Lebourg cast no doubt on the revelations about the party, but agreed that Chauprade was “not exactly the Virgin Mary.”
Chauprade was elected in 2014 as a National Front deputy in the European Parliament.
There he was pursued by human rights groups for hate speech for issuing an anti-Islamist diatribe after the Charlie Hebdo attacks in Paris in early 2015.
Now on the outside, he has been willing to say aloud what many critics have long suspected about the National Front.
“It is a mafia-like system,” Chauprade told the newspaper Le Monde last month. “You stick an arm into it, you are stuck yourself.”
He has also spoken to the police about a phony National Front jobs scheme at the European Parliament, which gives deputies expense money that can be used to pay support staff members.
The European Parliament is now demanding that more than 1 million euros be returned from six people associated with the party, including Marine Le Pen, who is also a European lawsmaker and has invoked her parliamentary immunity.
All of that money could be applied to National Front operations in France, giving Marine Le Pen’s party yet another boost.
“Her system was illegal,” Chauprade said.
Philippe Peninque, a leader of the student movement GUD in the 1970s who remains close to Marine Le Pen, said he was confident the National Front would be vindicated in its financial scandals.

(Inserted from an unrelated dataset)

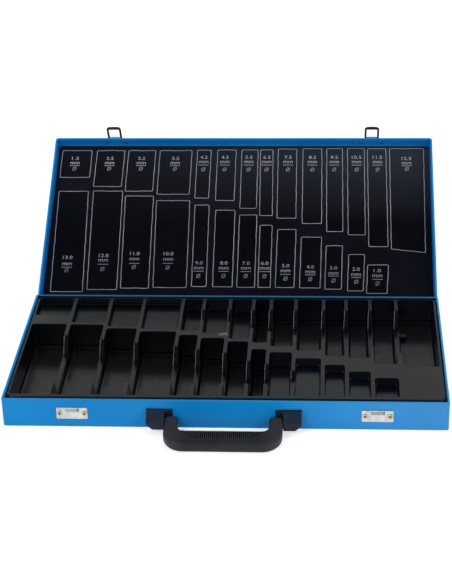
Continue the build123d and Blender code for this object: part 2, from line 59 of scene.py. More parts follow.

In a lengthy interview at an outdoor cafe in the 16th arrondissement of Paris, he also heaped scorn on journalists and others for writing about Chatillon and Loustau, and he defended Chatillon’s visit to the aging Degrelle.
“He didn’t open any concentration camps,” Peninque said.
“My friends” were all about “upside-down humor,” he said. “They don’t respect anything.”
They were neither Third Reich nostalgists nor any danger to the party, he said.
“Marine kicked out her father and she keeps the Nazis?” Peninque asked incredulously.
Chauprade is not so sure.
“She sacrificed her father and yet they are much more radical,” he said of Marine Le Pen’s inner circle, making a comparison to US President Donald Trump’s senior adviser Stephen Bannon.
“If she enters the Elysee, they will enter as surely as Bannon has entered the Oval Office,” he said.